From Kelli Arena and Carol Cratty | cnn.com CLARKSBURG, West Virginia (CNN) –The FBI is gearing up to create a massive computer database of people’s physical characteristics, all part of an effort the bureau says to better identify criminals and terrorists.

The FBI wants to use eye scans, combined with other data, to help identify suspects. But it’s an issue that raises major privacy concerns — what one civil liberties expert says should concern all Americans.The bureau is expected to announce in coming days the awarding of a $1 billion, 10-year contract to help create the database that will compile an array of biometric information — from palm prints to eye scans.

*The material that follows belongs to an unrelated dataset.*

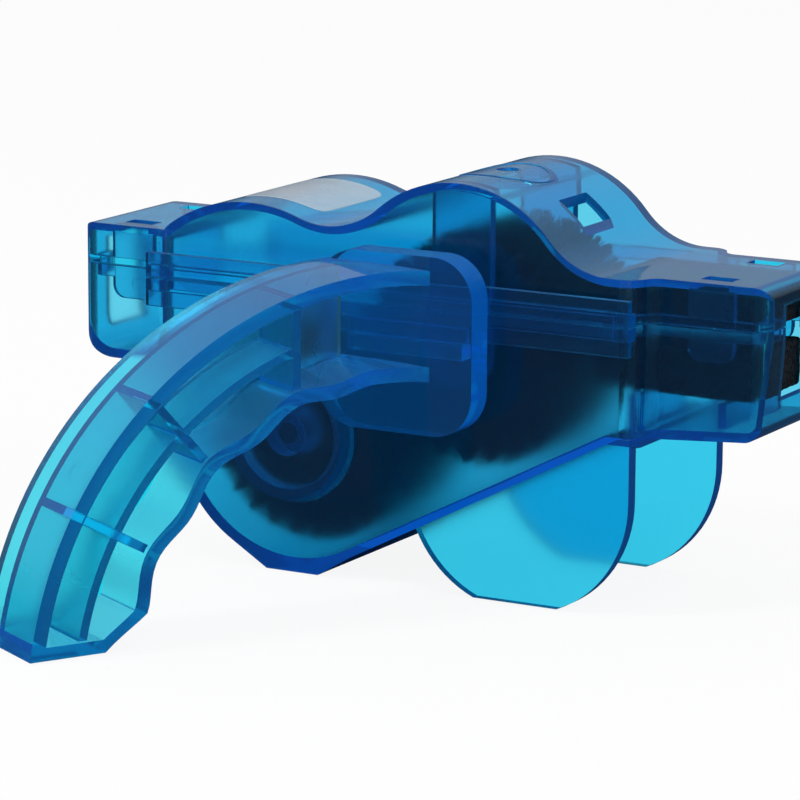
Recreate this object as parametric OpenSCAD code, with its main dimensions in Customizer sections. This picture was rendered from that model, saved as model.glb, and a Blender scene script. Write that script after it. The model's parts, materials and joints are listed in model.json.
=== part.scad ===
// Bicycle chain cleaner: a clear blue tank and lid with two meshing brush wheels,
// two foam wipers and a side handle that clamps on a rail.
// X runs along the chain, Y across the tool, Z up. The origin is on the table,
// under the lower axle, half way across the tank. Lengths are in millimetres.

/* [Housing] */
// Outer width of the middle of the housing
housing_w = 40; // [38:1:44]
// Outer width of the boxes at both ends
end_box_w = 30; // [28:1:32]
// Wall thickness of the tank and the lid
wall = 1.6; // [1.4:0.1:2.2]
// Height of the seam between tank and lid above the table
seam_z = 54; // [53:0.5:56]
// Left end of the housing
left_end_x = -50.5; // [-52:0.5:-48]
// Where the wide middle starts, on the left
mid_left_x = -30; // [-32:0.5:-29]
// Where the wide middle ends, on the right
mid_right_x = 71.5; // [70:0.5:74]
// Right end of the housing
right_end_x = 94.5; // [93:0.5:100]
// Height of the left box's underside
left_floor_z = 36; // [35:0.5:38]
// Height of the middle's underside, right of the wheels
mid_floor_z = 31.5; // [30:0.5:33]
// Height of the right box's underside at the middle
right_floor_z = 32.5; // [32:0.5:34]
// Rounding of the upright corners
plan_r = 4; // [2:0.5:5]

/* [Brush wheels] */
// Height of the lower axle
lower_axle_z = 27; // [26.5:0.25:28]
// Direction from the lower axle to the upper one, in degrees
axle_line_angle = 27.5; // [25:0.5:30]
// Module of the gear teeth
gear_module = 1.5; // [1.4:0.05:1.5]
// Number of teeth on each gear
gear_teeth = 26; // [24:1:26]
// Thickness of a gear
gear_t = 2.6; // [2:0.1:3]
// Radius of the axles
axle_r = 2; // [1.5:0.1:2.5]
// Radius of the wheel's core
core_r = 10.5; // [9:0.5:11]
// Radius at the bristle tips
bristle_r = 22.5; // [21:0.5:23]
// Rows of bristles across a wheel
bristle_rows = 8; // [6:1:8]
// Bristles in each row
bristles_per_row = 24; // [18:2:28]
// Room from an axle to the outside of the tank's round bottom
drum_r = 26; // [25.6:0.2:26.6]

/* [Lid] */
// Height of the low hump above the seam
low_hump_h = 15.7; // [14:0.1:17]
// Centre of the low hump along the tool
low_hump_x = -9.5; // [-11:0.5:-8]
// Radius of the low hump
low_hump_r = 30; // [28:1:32]
// Height of the high hump above the seam
high_hump_h = 22.9; // [22:0.1:25]
// Radius of the high hump
high_hump_r = 25; // [24:0.5:26]
// Radius of the dip between the humps
dip_r = 17; // [14:1:20]
// Radius where the high hump runs out
runout_r = 16; // [12:1:20]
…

Kimberly Del Greco, the FBI’s Biometric Services section chief, said adding to the database is “important to protect the borders to keep the terrorists out, protect our citizens, our neighbors, our children so they can have good jobs, and have a safe country to live in.” But it’s unnerving to privacy experts.”It’s the beginning of the surveillance society where you can be tracked anywhere, any time and all your movements, and eventually all your activities will be tracked and noted and correlated,” said Barry Steinhardt, director of the American Civil Liberties Union’s Technology and Liberty Project.

The FBI already has 55 million sets of fingerprints on file. In coming years, the bureau wants to compare palm prints, scars and tattoos, iris eye patterns, and facial shapes.